◆ **Material**
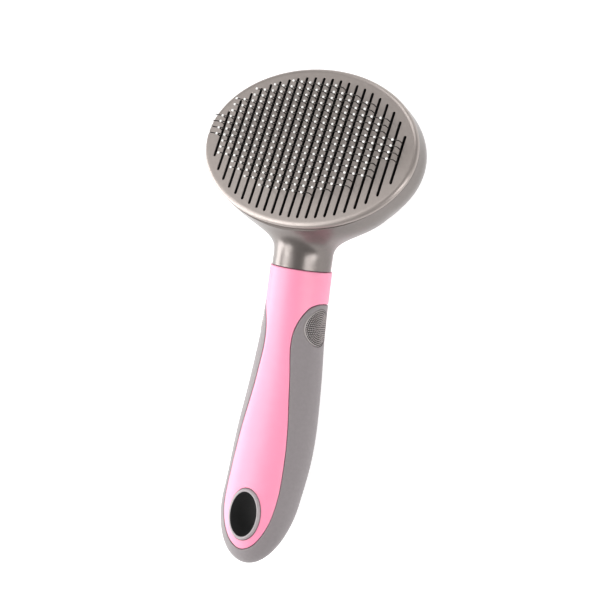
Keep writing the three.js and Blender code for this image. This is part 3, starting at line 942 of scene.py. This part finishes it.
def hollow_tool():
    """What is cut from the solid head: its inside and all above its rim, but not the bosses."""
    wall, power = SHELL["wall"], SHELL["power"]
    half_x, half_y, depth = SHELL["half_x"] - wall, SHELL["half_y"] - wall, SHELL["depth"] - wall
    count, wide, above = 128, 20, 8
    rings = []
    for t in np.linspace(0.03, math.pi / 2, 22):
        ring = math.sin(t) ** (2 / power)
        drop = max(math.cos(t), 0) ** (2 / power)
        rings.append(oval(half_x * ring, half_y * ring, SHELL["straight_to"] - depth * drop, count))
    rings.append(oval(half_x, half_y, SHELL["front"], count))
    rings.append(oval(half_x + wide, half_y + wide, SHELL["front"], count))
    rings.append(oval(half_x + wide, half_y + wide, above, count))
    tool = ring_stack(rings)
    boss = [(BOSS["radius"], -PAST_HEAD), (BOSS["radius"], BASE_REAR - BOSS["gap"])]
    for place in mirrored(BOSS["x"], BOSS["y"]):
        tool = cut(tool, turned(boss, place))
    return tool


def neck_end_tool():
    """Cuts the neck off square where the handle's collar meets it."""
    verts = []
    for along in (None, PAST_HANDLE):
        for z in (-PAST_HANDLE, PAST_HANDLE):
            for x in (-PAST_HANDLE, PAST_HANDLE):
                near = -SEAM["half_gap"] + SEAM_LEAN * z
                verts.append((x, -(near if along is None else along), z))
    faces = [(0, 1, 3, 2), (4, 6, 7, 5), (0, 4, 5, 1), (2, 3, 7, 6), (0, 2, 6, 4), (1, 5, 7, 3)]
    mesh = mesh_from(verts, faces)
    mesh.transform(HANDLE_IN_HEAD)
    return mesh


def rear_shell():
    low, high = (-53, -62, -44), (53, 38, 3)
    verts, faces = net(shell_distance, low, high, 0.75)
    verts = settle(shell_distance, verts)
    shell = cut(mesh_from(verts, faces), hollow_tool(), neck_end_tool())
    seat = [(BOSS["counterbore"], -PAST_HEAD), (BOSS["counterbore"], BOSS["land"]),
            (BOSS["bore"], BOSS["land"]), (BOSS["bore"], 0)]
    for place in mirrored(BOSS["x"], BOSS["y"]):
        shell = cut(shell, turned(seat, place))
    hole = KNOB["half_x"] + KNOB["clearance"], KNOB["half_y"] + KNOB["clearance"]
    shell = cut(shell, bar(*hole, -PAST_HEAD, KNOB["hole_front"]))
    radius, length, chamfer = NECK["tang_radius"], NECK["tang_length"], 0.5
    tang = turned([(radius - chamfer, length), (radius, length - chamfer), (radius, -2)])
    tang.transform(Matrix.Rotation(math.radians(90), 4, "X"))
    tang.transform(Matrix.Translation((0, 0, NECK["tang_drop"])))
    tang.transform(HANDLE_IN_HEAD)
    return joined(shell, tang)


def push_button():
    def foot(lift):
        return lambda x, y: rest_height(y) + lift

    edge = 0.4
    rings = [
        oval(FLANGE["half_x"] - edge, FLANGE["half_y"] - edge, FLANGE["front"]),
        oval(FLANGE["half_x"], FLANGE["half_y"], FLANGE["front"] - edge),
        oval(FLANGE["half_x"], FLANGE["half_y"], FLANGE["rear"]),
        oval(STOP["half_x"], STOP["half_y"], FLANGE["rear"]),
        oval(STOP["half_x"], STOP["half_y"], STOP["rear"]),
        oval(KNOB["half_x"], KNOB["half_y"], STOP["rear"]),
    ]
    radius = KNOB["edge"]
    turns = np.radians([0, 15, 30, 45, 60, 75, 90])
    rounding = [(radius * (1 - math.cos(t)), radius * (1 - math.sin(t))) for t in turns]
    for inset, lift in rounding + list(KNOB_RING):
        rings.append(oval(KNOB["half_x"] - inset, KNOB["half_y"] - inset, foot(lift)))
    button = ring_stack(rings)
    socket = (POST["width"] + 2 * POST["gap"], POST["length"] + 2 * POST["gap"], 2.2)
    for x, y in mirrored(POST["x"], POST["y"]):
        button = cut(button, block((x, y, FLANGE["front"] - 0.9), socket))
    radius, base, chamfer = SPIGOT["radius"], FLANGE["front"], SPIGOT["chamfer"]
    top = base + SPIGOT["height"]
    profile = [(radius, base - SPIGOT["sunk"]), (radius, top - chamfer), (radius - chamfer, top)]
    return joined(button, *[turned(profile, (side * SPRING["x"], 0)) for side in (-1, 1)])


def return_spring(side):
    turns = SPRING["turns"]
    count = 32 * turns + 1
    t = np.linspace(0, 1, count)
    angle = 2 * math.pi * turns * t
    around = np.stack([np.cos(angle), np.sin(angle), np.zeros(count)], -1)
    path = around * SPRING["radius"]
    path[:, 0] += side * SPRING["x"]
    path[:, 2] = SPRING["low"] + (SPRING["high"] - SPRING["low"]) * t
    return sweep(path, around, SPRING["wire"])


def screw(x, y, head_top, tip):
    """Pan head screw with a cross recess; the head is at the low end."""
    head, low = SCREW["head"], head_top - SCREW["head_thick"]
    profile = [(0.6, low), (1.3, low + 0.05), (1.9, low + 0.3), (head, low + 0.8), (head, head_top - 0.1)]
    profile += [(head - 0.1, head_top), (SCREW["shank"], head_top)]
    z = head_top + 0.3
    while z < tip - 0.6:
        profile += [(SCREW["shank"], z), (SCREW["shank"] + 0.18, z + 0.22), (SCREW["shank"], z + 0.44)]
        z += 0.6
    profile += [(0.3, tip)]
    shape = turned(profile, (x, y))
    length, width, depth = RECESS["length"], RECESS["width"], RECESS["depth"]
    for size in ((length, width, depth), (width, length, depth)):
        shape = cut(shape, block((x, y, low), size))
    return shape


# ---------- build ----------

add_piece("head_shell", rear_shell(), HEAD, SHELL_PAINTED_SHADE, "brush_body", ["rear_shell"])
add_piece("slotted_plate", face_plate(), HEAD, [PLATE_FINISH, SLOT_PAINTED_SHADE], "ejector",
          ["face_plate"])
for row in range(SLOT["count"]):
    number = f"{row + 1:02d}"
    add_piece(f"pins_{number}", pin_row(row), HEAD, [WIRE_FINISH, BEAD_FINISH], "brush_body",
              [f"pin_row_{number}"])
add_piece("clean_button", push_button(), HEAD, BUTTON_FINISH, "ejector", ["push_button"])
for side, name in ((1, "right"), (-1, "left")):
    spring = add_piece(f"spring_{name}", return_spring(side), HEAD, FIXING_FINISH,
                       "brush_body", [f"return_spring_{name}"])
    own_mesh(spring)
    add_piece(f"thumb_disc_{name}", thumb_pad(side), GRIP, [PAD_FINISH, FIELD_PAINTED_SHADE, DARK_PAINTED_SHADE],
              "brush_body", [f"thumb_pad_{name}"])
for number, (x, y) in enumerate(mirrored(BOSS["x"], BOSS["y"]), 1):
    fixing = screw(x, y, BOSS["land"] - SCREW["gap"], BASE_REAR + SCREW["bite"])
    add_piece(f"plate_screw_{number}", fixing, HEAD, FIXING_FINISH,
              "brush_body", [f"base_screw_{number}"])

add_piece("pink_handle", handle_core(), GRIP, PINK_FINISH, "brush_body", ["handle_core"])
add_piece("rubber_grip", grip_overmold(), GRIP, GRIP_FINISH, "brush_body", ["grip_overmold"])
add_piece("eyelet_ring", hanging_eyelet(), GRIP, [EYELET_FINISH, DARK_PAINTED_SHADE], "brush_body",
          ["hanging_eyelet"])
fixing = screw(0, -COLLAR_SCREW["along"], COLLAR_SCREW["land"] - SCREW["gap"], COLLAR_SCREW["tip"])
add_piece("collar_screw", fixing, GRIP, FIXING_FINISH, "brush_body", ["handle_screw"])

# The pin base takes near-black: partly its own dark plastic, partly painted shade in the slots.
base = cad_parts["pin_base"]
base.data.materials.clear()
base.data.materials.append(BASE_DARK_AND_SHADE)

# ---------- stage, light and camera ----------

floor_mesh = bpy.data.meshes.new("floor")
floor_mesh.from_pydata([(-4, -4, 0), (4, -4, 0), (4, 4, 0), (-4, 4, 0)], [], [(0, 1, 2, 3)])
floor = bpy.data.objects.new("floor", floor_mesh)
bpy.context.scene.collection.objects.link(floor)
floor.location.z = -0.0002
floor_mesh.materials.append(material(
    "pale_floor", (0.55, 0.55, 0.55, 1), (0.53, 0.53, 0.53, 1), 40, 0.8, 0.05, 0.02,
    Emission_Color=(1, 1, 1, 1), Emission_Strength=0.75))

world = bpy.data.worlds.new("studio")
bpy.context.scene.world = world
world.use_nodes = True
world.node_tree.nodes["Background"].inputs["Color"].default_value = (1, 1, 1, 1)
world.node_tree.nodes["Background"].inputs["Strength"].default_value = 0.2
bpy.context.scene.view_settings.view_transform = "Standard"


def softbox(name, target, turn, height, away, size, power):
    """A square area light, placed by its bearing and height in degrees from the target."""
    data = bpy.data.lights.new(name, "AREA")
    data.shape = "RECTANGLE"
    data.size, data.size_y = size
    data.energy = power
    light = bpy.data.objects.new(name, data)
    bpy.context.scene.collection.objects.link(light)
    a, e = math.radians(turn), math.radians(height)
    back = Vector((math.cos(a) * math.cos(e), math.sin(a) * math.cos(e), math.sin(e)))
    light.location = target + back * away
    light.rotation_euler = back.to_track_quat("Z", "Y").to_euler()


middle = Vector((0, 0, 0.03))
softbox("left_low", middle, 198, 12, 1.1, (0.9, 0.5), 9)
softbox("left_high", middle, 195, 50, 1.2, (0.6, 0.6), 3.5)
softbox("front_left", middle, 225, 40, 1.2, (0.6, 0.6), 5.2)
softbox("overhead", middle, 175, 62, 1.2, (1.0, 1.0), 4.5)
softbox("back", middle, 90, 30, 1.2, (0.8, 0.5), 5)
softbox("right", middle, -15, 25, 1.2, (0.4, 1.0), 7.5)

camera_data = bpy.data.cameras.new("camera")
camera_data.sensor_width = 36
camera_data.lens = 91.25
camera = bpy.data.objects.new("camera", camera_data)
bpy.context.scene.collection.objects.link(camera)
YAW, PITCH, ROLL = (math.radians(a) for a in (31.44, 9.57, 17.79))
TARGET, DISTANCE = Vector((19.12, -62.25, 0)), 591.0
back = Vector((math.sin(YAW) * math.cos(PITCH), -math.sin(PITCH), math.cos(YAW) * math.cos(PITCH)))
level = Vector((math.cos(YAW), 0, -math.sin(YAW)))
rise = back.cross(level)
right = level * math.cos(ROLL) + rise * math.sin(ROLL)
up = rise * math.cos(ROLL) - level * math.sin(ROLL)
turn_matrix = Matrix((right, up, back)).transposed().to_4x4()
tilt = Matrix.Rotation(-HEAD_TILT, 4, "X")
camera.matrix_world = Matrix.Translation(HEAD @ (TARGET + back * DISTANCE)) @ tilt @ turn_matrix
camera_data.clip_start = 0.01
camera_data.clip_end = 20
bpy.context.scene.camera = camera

◆ **Short problem**
Write out each line exactly as it appears, from the line with "own_mesh(spring)" up to and including the line with "# ---------- stage, light".

◆ **Answer to the problem**
    own_mesh(spring)
    add_piece(f"thumb_disc_{name}", thumb_pad(side), GRIP, [PAD_FINISH, FIELD_PAINTED_SHADE, DARK_PAINTED_SHADE],
              "brush_body", [f"thumb_pad_{name}"])
for number, (x, y) in enumerate(mirrored(BOSS["x"], BOSS["y"]), 1):
    fixing = screw(x, y, BOSS["land"] - SCREW["gap"], BASE_REAR + SCREW["bite"])
    add_piece(f"plate_screw_{number}", fixing, HEAD, FIXING_FINISH,
              "brush_body", [f"base_screw_{number}"])

add_piece("pink_handle", handle_core(), GRIP, PINK_FINISH, "brush_body", ["handle_core"])
add_piece("rubber_grip", grip_overmold(), GRIP, GRIP_FINISH, "brush_body", ["grip_overmold"])
add_piece("eyelet_ring", hanging_eyelet(), GRIP, [EYELET_FINISH, DARK_PAINTED_SHADE], "brush_body",
          ["hanging_eyelet"])
fixing = screw(0, -COLLAR_SCREW["along"], COLLAR_SCREW["land"] - SCREW["gap"], COLLAR_SCREW["tip"])
add_piece("collar_screw", fixing, GRIP, FIXING_FINISH, "brush_body", ["handle_screw"])

# The pin base takes near-black: partly its own dark plastic, partly painted shade in the slots.
base = cad_parts["pin_base"]
base.data.materials.clear()
base.data.materials.append(BASE_DARK_AND_SHADE)

# ---------- stage, light and camera ----------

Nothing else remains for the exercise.